REQUIREMENTS
Where a line holds the word "bores", copy that line.

RECORDED DATA
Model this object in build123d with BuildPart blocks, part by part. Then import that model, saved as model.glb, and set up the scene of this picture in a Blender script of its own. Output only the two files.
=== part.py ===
==
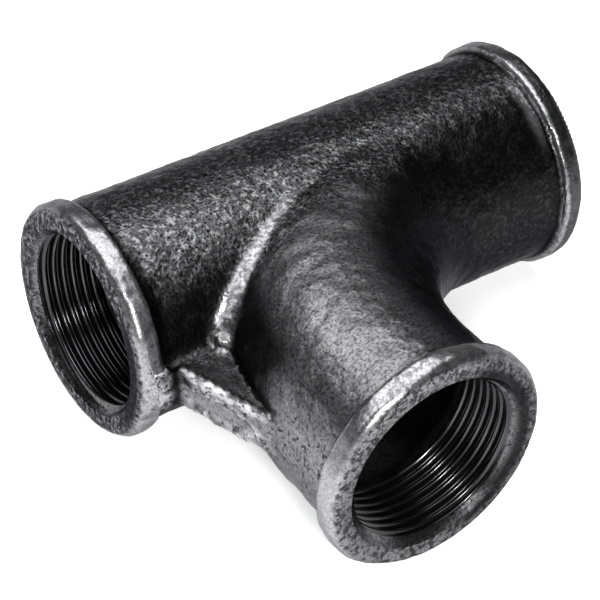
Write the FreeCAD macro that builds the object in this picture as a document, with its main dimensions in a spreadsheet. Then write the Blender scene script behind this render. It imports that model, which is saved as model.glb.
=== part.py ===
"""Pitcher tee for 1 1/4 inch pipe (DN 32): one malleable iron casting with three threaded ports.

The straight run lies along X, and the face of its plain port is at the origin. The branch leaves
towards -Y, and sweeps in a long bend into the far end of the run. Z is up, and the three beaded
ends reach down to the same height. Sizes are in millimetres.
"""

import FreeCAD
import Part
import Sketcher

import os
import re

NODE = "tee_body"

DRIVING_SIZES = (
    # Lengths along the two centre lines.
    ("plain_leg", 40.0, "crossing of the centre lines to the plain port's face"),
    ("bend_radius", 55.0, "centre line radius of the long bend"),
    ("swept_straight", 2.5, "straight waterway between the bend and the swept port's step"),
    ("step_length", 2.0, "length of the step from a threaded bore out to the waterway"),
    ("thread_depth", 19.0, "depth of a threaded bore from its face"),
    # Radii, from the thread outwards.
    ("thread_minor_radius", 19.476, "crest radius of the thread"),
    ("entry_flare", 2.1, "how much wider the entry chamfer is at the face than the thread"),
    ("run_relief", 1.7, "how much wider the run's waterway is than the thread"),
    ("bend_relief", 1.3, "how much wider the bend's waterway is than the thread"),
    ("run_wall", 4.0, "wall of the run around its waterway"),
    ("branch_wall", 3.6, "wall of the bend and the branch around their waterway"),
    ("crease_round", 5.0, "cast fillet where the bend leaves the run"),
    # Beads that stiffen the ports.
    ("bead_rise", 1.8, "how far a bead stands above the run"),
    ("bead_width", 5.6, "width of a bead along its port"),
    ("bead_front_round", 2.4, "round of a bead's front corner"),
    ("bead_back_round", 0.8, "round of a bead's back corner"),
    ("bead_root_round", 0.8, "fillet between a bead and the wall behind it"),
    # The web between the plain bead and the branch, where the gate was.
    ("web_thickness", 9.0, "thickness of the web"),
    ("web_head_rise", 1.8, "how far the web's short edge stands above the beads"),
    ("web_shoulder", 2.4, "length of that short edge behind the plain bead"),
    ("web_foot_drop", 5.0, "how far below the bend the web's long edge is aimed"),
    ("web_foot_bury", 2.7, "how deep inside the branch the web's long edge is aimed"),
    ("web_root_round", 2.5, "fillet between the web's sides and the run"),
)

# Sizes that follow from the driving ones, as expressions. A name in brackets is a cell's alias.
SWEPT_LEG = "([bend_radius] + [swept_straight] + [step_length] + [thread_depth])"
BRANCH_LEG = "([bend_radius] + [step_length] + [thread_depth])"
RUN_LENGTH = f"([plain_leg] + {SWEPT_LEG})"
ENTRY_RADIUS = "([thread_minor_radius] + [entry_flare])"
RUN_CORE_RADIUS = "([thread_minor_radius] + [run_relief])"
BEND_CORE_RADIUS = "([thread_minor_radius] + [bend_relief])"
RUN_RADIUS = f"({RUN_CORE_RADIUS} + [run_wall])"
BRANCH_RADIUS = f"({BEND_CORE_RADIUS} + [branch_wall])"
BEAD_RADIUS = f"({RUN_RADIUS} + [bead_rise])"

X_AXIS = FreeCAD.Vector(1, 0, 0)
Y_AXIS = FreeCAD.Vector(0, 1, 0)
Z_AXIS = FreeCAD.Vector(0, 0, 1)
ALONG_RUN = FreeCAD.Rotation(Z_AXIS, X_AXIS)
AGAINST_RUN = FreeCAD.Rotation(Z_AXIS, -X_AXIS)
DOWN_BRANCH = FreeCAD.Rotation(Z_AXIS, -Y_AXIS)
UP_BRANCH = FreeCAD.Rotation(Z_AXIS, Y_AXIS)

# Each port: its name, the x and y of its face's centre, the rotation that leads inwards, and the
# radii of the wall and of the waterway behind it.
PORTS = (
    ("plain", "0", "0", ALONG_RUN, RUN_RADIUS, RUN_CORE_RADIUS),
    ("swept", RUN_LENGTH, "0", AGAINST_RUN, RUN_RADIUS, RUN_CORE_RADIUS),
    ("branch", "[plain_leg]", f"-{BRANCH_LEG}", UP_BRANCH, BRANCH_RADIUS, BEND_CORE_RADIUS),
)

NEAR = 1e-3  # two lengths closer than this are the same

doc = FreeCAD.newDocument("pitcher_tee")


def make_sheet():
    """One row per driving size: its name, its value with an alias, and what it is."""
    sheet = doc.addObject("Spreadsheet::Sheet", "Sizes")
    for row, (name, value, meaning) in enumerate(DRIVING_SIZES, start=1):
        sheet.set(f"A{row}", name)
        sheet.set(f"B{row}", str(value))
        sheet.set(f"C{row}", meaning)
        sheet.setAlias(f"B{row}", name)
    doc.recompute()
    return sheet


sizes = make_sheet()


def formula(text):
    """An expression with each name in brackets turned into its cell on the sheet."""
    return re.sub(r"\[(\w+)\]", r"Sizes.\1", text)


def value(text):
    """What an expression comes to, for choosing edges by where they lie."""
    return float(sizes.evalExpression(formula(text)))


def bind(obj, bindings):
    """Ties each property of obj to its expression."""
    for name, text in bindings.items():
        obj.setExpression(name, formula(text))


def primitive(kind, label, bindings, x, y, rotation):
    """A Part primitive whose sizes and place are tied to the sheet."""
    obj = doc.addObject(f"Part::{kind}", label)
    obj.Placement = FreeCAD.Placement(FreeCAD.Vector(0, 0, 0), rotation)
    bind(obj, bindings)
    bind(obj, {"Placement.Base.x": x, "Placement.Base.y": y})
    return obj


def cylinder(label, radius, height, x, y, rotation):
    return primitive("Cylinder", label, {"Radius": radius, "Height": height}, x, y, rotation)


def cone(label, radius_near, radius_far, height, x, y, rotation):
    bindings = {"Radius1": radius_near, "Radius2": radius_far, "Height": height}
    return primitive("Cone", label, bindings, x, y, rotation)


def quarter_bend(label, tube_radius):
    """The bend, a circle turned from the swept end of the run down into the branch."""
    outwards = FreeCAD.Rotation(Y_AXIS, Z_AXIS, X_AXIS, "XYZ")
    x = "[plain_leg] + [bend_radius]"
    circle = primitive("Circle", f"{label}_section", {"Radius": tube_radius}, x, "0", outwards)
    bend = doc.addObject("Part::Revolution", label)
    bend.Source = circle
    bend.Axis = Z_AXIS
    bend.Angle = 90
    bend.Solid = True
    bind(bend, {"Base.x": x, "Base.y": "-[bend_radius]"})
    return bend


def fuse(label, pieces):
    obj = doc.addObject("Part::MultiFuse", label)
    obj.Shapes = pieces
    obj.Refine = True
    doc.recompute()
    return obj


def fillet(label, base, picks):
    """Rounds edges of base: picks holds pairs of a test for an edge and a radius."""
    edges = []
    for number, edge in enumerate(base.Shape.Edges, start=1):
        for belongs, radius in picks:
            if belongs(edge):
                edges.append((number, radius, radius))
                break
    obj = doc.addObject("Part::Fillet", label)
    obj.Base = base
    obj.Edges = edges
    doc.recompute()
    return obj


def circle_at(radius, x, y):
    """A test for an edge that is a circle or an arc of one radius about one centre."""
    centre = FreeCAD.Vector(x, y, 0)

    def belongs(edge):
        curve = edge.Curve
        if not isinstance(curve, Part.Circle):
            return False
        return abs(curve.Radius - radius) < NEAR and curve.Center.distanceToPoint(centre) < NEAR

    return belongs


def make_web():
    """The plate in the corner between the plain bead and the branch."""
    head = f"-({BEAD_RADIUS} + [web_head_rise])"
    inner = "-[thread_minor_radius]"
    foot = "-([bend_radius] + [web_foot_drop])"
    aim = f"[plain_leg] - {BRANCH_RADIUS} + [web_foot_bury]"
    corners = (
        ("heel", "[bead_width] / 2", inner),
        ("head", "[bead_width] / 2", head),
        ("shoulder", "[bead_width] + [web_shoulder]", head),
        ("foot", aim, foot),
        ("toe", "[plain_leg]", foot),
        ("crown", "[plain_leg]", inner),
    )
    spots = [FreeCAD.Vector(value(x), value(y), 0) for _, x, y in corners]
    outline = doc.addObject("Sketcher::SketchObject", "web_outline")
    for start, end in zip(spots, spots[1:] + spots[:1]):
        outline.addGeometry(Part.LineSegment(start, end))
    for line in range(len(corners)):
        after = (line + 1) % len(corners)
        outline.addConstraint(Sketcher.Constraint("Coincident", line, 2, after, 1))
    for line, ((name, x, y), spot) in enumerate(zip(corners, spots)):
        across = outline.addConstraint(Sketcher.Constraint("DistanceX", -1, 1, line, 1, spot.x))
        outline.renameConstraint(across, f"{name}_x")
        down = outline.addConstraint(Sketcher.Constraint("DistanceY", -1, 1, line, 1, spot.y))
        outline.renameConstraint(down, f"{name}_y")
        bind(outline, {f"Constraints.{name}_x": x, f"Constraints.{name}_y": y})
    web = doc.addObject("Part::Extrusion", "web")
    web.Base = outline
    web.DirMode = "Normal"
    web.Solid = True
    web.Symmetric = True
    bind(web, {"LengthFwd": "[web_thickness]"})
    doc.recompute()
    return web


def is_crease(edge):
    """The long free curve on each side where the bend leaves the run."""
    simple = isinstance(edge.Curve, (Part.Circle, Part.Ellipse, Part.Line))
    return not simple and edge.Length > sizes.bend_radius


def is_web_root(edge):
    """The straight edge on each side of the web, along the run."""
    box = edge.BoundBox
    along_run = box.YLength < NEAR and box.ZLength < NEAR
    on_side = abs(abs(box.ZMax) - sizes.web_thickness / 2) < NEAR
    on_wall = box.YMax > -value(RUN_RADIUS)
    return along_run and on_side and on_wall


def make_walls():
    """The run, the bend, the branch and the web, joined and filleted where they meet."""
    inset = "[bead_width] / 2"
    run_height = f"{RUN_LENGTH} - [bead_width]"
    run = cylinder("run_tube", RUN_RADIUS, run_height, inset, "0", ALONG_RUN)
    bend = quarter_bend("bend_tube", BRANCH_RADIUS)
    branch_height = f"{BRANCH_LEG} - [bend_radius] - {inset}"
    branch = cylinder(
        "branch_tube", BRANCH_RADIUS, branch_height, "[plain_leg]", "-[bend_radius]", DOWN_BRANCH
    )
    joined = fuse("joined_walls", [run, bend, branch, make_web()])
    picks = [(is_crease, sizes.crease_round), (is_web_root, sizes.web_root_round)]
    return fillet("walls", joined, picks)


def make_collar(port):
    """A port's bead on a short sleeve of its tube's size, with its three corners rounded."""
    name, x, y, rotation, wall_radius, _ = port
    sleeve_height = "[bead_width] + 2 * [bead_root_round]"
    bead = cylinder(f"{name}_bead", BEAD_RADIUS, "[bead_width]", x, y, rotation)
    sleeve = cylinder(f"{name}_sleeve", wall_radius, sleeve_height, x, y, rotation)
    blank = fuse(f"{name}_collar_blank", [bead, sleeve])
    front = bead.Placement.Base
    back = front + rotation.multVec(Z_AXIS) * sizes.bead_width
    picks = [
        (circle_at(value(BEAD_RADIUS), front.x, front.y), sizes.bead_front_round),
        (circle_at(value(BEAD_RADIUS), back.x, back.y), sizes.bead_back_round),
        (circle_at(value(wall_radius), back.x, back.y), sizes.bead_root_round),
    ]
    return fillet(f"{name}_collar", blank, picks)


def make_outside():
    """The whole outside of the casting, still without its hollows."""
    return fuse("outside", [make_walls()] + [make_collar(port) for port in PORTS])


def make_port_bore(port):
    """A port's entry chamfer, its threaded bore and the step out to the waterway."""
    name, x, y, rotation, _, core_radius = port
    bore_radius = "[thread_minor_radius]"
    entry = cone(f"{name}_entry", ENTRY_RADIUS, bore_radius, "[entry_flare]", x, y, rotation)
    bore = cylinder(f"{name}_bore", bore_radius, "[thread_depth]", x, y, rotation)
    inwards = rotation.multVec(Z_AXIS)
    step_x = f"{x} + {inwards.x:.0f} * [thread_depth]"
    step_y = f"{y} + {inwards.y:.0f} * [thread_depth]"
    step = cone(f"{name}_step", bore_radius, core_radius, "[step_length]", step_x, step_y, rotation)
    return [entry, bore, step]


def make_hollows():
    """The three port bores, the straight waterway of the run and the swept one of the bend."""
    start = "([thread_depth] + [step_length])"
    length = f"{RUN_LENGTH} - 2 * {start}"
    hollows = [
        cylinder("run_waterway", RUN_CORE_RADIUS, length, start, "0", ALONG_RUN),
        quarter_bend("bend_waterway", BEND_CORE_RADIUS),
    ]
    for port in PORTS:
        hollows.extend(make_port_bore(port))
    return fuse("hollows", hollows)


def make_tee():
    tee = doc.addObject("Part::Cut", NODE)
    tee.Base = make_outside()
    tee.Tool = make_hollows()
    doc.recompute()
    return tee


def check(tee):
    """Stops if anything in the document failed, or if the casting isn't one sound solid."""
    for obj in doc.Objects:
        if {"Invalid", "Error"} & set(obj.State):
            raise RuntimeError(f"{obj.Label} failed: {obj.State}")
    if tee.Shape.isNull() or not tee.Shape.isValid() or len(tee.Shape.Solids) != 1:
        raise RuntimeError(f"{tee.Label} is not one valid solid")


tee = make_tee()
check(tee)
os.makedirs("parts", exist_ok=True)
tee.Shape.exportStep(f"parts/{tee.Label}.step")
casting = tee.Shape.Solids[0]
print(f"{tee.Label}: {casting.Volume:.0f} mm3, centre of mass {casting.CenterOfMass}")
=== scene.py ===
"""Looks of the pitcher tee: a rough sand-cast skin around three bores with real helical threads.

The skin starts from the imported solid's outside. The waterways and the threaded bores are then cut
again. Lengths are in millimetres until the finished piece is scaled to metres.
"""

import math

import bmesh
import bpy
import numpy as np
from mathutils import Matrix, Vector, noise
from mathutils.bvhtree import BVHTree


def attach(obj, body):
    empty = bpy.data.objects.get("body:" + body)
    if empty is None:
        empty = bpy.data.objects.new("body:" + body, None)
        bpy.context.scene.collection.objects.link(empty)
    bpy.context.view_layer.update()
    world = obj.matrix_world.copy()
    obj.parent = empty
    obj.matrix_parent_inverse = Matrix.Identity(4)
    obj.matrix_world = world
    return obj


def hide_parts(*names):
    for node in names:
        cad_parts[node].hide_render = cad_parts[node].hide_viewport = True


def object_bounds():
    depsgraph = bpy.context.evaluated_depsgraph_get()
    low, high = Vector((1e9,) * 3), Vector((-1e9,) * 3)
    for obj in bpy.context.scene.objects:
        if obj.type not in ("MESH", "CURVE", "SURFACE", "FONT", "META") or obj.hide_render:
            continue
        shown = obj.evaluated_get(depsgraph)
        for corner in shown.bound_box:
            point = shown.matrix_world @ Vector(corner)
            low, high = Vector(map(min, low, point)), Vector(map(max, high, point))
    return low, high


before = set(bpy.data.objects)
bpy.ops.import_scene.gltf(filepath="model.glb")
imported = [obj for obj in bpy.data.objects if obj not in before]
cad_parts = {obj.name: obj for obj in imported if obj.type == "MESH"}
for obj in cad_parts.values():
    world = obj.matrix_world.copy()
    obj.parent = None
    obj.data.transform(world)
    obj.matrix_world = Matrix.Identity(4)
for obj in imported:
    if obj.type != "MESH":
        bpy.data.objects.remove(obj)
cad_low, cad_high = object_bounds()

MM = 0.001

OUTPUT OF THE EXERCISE
    """The three port bores, the straight waterway of the run and the swept one of the bend."""
"""Looks of the pitcher tee: a rough sand-cast skin around three bores with real helical threads.
The skin starts from the imported solid's outside. The waterways and the threaded bores are then cut